Not because you distrust anyone, but because it saves trouble: with a confirmation in hand you never have to argue about whether or when you cancelled. Cancelling by phone is quicker, but it leaves you empty-handed.
What to include in your cancellation
A charity can only process your cancellation if it knows who you are and which account the money is being taken from. So give your full name, address and city, your email address for the confirmation, and the last five digits of the account being debited. If you have a donor number, add it.
State explicitly that you are also withdrawing your direct debit mandate. Cancelling and withdrawing the mandate are two different things.
And if money is still taken afterwards? Open the payment in your banking app and have it returned. You can do that up to 56 days after the debit, without giving a reason and without consequences. A donation carries no payment obligation: you owe the charity nothing.
Ask them to delete your data
Stopping your donation is one thing. Disappearing from their files is another. Without a deletion request you simply stay where you were, and a week after cancelling there is post on the mat again, or the phone rings during dinner.

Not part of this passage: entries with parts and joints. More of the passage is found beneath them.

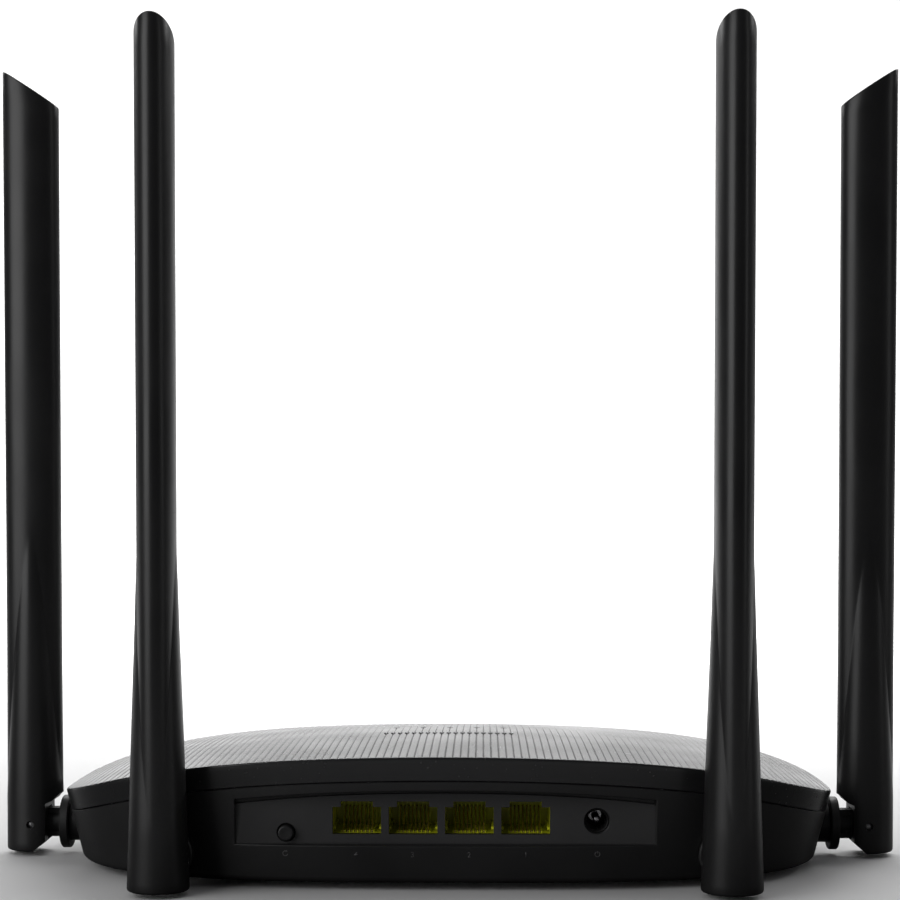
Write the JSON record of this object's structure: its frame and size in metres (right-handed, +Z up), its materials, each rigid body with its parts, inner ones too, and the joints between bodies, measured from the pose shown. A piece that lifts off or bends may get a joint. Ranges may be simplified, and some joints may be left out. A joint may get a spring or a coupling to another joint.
{
  "type": "wireless router",
  "caption": "Low black wireless router with a ribbed crowned lid, a recessed port panel with network sockets, and tall blade antennas that swivel and tilt.",
  "frame": {"origin": "on the desk, under the middle of the whole router's bounding box, antennas upright", "axes": "+X to the right seen from the port side, +Y towards the front edge, +Z up; the port side faces -Y"},
  "size_m": [0.243, 0.1334, 0.2136],
  "materials": {
    "case_plastic": "fine satin moulded black",
    "lid_plastic": "ribbed semi-gloss black",
    "foot_rubber": "matt black rubber",
    "steel": "zinc plated",
    "label_paper": "blank silver film",
    "board_laminate": "green solder mask over copper",
    "socket_plastic": "yellow-green moulded plastic",
    "contact_gold": "gold plated",
    "connector_black": "matt black plastic",
    "bright_metal": "tin plated",
    "chip_resin": "black moulding resin",
    "pad_silicone": "soft grey-blue pad",
    "aluminium": "extruded, plain",
    "capacitor_sleeve": "shrunk dark blue sleeve",
    "ferrite": "grey ferrite",
    "lamp_resin": "milky resin",
    "clear_acrylic": "clear moulded acrylic",
    "antenna_plastic": "satin moulded black",
    "hinge_plastic": "satin black nylon",
    "lead_jacket": "thin black jacket"
  },
  "bodies": {
    "case": {"bottom_case": "case_plastic", "top_cover": "lid_plastic", "rubber_feet": "foot_rubber", "case_screws": "steel", "rating_label": "label_paper", "main_board": "board_laminate", "board_screws": "steel", "lan_jack_housing": "socket_plastic", "lan_jack_contacts": "contact_gold", "power_jack_body": "connector_black", "power_jack_pin": "bright_metal", "reset_switch": "connector_black", "main_processor": "chip_resin", "thermal_pad": "pad_silicone", "heat_sink": "aluminium", "memory_chip": "chip_resin", "flash_chip": "chip_resin", "radio_chips": "chip_resin", "radio_shields": "bright_metal", "lan_transformers": "chip_resin", "capacitors": "capacitor_sleeve", "inductors": "ferrite", "crystals": "bright_metal", "coax_terminals": "contact_gold", "status_leds": "lamp_resin", "light_guide": "clear_acrylic", "rear_left_case_lead": "lead_jacket", "rear_right_case_lead": "lead_jacket", "side_left_case_lead": "lead_jacket", "side_right_case_lead": "lead_jacket"},
    "reset": {"reset_button": "case_plastic"},
    "rear_left_knuckle": {"rear_left_knuckle": "hinge_plastic", "rear_left_retaining_clip": "steel"},
    "rear_left_antenna": {"rear_left_sleeve": "antenna_plastic", "rear_left_radiator": "board_laminate", "rear_left_feed_lead": "lead_jacket", "rear_left_hinge_pin": "steel"},
    "rear_right_knuckle": {"rear_right_knuckle": "hinge_plastic", "rear_right_retaining_clip": "steel"},
    "rear_right_antenna": {"rear_right_sleeve": "antenna_plastic", "rear_right_radiator": "board_laminate", "rear_right_feed_lead": "lead_jacket", "rear_right_hinge_pin": "steel"},
    "side_left_knuckle": {"side_left_knuckle": "hinge_plastic", "side_left_retaining_clip": "steel"},
    "side_left_antenna": {"side_left_sleeve": "antenna_plastic", "side_left_radiator": "board_laminate", "side_left_feed_lead": "lead_jacket", "side_left_hinge_pin": "steel"},
    "side_right_knuckle": {"side_right_knuckle": "hinge_plastic", "side_right_retaining_clip": "steel"},
    "side_right_antenna": {"side_right_sleeve": "antenna_plastic", "side_right_radiator": "board_laminate", "side_right_feed_lead": "lead_jacket", "side_right_hinge_pin": "steel"}
  },
  "joints": [
    {"name": "reset_press", "type": "slide", "parent": "case", "child": "reset", "axis": [0, 1, 0], "range_m": [0, 0.0008], "stiffness_N_per_m": 900, "springref_m": -0.0004},
    {"name": "rear_left_swivel", "type": "hinge", "parent": "case", "child": "rear_left_knuckle", "pos_m": [-0.0703, -0.05902, 0.0086], "axis": [0, -1, 0], "range_deg": [-10, 90]},
    {"name": "rear_left_tilt", "type": "hinge", "parent": "rear_left_knuckle", "child": "rear_left_antenna", "pos_m": [-0.0703, -0.05902, 0.0086], "axis": [1, 0, 0], "range_deg": [0, 90]},
    {"name": "rear_right_swivel", "type": "hinge", "parent": "case", "child": "rear_right_knuckle", "pos_m": [0.0703, -0.05902, 0.0086], "axis": [0, 1, 0], "range_deg": [-10, 90]},
    {"name": "rear_right_tilt", "type": "hinge", "parent": "rear_right_knuckle", "child": "rear_right_antenna", "pos_m": [0.0703, -0.05902, 0.0086], "axis": [1, 0, 0], "range_deg": [0, 90]},
    {"name": "side_left_swivel", "type": "hinge", "parent": "case", "child": "side_left_knuckle", "pos_m": [-0.1138, 0.00218, 0.0086], "axis": [-1, 0, 0], "range_deg": [-90, 90]},
    {"name": "side_left_tilt", "type": "hinge", "parent": "side_left_knuckle", "child": "side_left_antenna", "pos_m": [-0.1138, 0.00218, 0.0086], "axis": [0, -1, 0], "range_deg": [0, 90]},
    {"name": "side_right_swivel", "type": "hinge", "parent": "case", "child": "side_right_knuckle", "pos_m": [0.1138, 0.00218, 0.0086], "axis": [-1, 0, 0], "range_deg": [-90, 90]},
    {"name": "side_right_tilt", "type": "hinge", "parent": "side_right_knuckle", "child": "side_right_antenna", "pos_m": [0.1138, 0.00218, 0.0086], "axis": [0, 1, 0], "range_deg": [0, 90]}
  ]
}
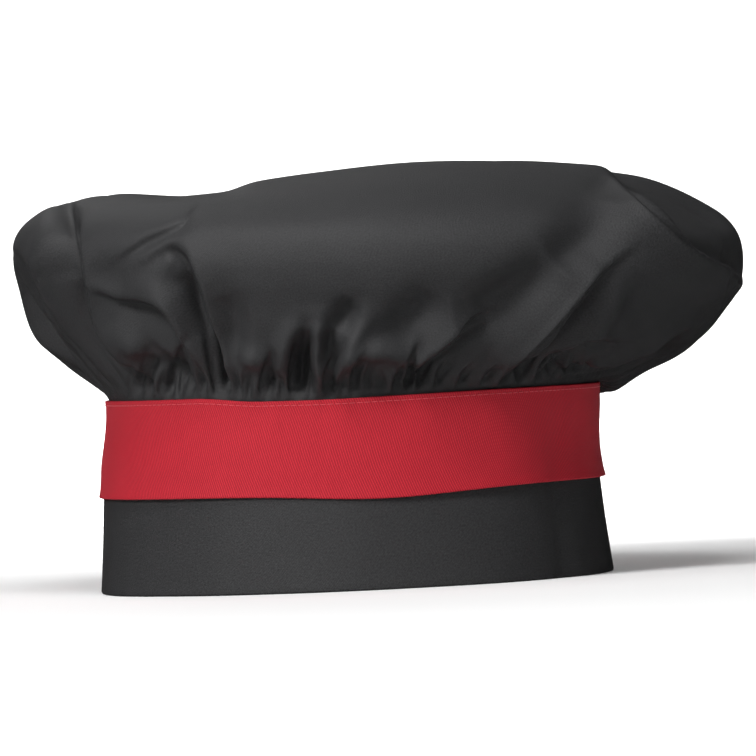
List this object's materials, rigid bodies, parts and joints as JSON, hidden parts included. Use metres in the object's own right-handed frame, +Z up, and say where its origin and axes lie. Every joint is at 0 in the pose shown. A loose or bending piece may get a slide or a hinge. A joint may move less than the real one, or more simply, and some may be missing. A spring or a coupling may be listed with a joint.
{
  "type": "chef toque",
  "caption": "Soft chef toque with a full gathered crown, a stiffened headband, a folded contrast strip and a hook-and-loop back closure.",
  "frame": {"origin": "centre of the head opening, in the plane of the headband's rim", "axes": "+Z up out of the crown, -Y the front of the hat, +Y the back where the band closes, +X the wearer's left"},
  "size_m": [0.2836, 0.2688, 0.1622],
  "materials": {
    "black_twill": "soft satin twill, piece dyed black",
    "red_twill": "satin drill with a clear diagonal line",
    "interlining": "matt non-woven",
    "red_thread": "spun polyester thread",
    "black_thread": "spun polyester thread",
    "black_tape": "woven tape",
    "loop_tape": "brushed loop pile",
    "hook_tape": "moulded hooks on a woven base"
  },
  "bodies": {
    "hat": {"crown": "black_twill", "gathering_threads": "black_thread", "headband": "black_twill", "band_interlining": "interlining", "contrast_strip": "red_twill", "strip_topstitch": "red_thread", "gap_binding": "black_tape", "loop_pad": "loop_tape", "loop_pad_stitching": "black_thread"},
    "closure": {"closure_flap": "black_twill", "flap_interlining": "interlining", "flap_contrast_strip": "red_twill", "flap_topstitch": "red_thread", "flap_end_stitching": "black_thread", "hook_pad": "hook_tape", "hook_pad_stitching": "black_thread", "bar_tacks": "black_thread"}
  },
  "joints": [
    {"name": "closure_peel", "type": "hinge", "parent": "hat", "child": "closure", "pos_m": [-0.02706, 0.09263, 0], "axis": [0, 0, 1], "range_deg": [0, 120]}
  ]
}
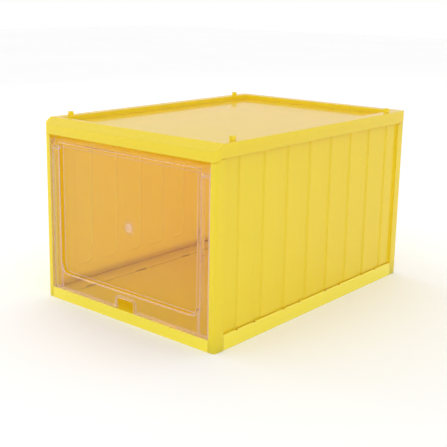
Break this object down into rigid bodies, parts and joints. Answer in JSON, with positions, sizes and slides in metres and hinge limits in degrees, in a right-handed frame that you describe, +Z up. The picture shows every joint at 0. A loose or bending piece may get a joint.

So copy this sentence into your message to the charity:
I also request, in accordance with Article 17 GDPR, the immediate deletion of all my personal data within the meaning of Article 4(1) GDPR, save in the cases listed in Article 17(3) GDPR.
The wording is formal, and that is no bad thing: it makes it immediately clear to whoever processes it what you are asking for, and nobody has to guess what you meant.
Why is cancelling made so difficult?
Start with this: a new donor costs money. When a charity recruits on the street or at your door, there is a fundraising agency behind it that earns a commission for every donor signed up. That commission is substantial, and it is recovered from your first twelve to sometimes twenty-four monthly payments. In other words: in that first year your donation goes towards the cost of finding you. What you give after that goes to the cause itself.
A donor who stops after eight months is therefore a loss for the charity. That does not make them villains — they do good work, and nobody is holding up your cancellation — but it does explain why the cancellation details are rarely on the homepage, and why you are more likely to be offered a lower monthly amount than a form to stop. The sector has agreed, through its own supervisory body, that cancelling should be as easy as signing up. There is still work to do.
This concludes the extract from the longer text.